Casey Burgat, a professor of politics at George Washington University, described the situation as tech leaders "navigating a delicate balancing act: maintaining good relations with a government that has openly threatened their business models while mitigating potential regulatory or legislative crackdowns." He suggested that for figures like Musk, "aligning with Trump's government offers potential influence over regulatory policies that directly impact the tech and venture capital industries. They stand to benefit from a government willing to roll back antitrust enforcement, loosen content moderation rules, and deregulate key sectors like artificial intelligence, energy, and biotech." Horsey noted that having "seriously undermined democracy by pummeling traditional media and giving a massive megaphone to extremists and conspiracy theorists via social media, the libertarian tech titans are moving on to empower artificial intelligence with the potential to devastate the workforce, and rejigger human identity and purpose," arguing that this development provides "all the justification needed for the establishment of regulations to protect the public interest."
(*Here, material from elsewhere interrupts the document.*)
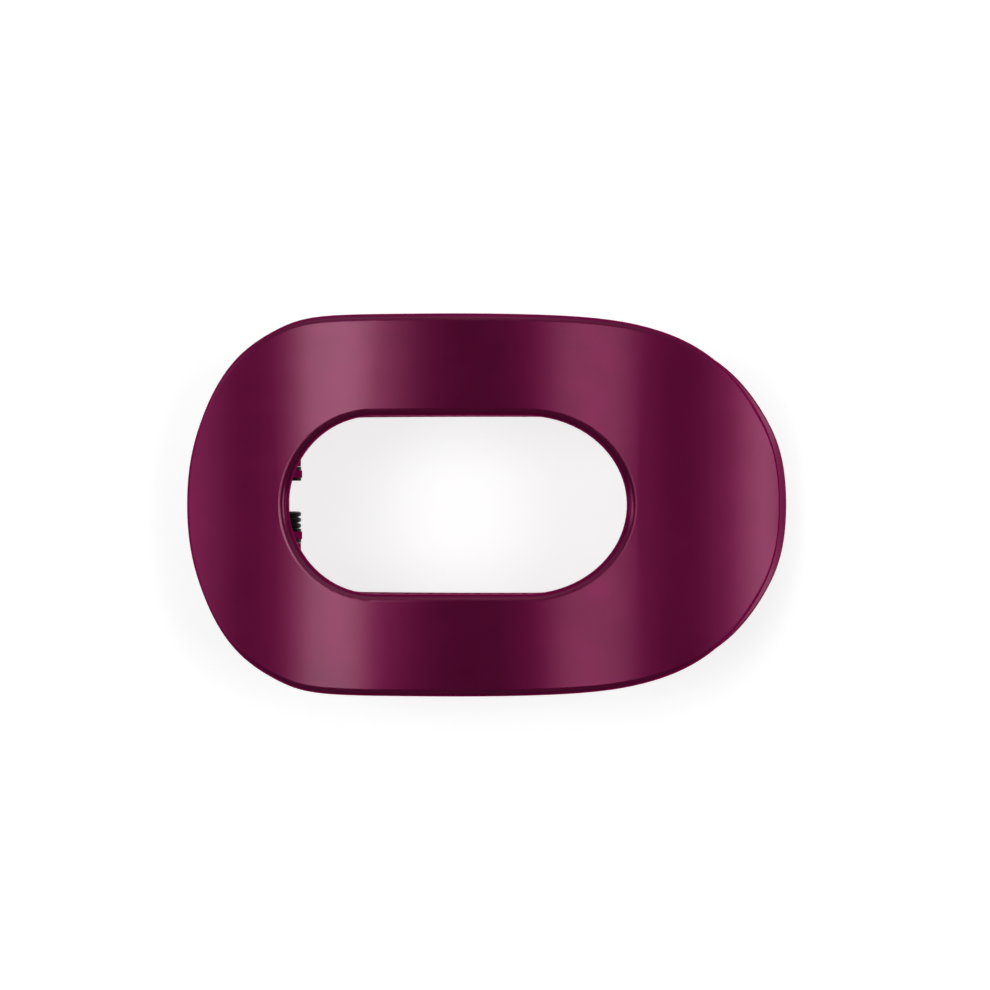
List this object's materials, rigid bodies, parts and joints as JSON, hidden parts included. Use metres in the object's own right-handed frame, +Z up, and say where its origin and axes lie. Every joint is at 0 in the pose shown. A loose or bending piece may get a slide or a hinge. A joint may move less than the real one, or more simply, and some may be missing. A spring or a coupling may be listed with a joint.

=== Anti-woke identity ===

By the 2020s, the tech bro identity evolved to incorporate an "anti-woke" stance focused on cultural grievances. According to Derek Robertson of Politico, this evolution is a move from traditional libertarianism centered on limited government to "a movement that's almost entirely centralized around cultural grievances... against the increasing presence of women in culture, the increasing domination of women in academia and corporate fields."

This cohort is characterized by identifying as "free thinkers" while expressing alienation from mainstream liberal discourse. They often follow influential Silicon Valley executives and podcasters like Joe Rogan, and express concerns about "wokeness," vaccines, and the mainstreaming of transgender rights. Some of this philosophy has been attributed to the influence of Thiel, who "has for years funded a right-wing culture movement...that includes film festivals, conferences, and media companies that tout anti-feminism and climate change denialism."

== Effects on diversity in technology ==

In a 2015 interview, Megan Smith, top policy advisor on technology to U.S. President Barack Obama, identified brogrammer culture as a contributing factor to the lack of diversity in tech companies. Smith noted that despite promises from tech companies to improve their hiring of women, "only those that make it a top priority will see progress."

Research has shown that women are disproportionately affected during industry downsizing, with nearly 70 percent of those laid off in the 2022 tech layoffs being women. According to one researcher's experience, "As soon as the company went public, stockholders demanded annual layoffs. For the first two years, the only people terminated in my department were women."

== Activism and resistance ==

Worker activism against tech bro culture has increased since the late 2010s. In 2018, more than 20,000 Google employees across the globe staged a walkout against sexual harassment and systemic racism in the company. Industry observers predict that "activism against the militarization, racism, sexism and economic exploitation in the tech industry will skyrocket" as coalitions form between feminist movements, minorities, and labor activists.

In 2023, tech bros were reported to have "mobbed" the Grace Hopper Celebration, the world's largest conference for women and nonbinary tech workers. Women attendees described men at the career expo "simply barging in front of them in lines," with some reporting verbal harassment and assault.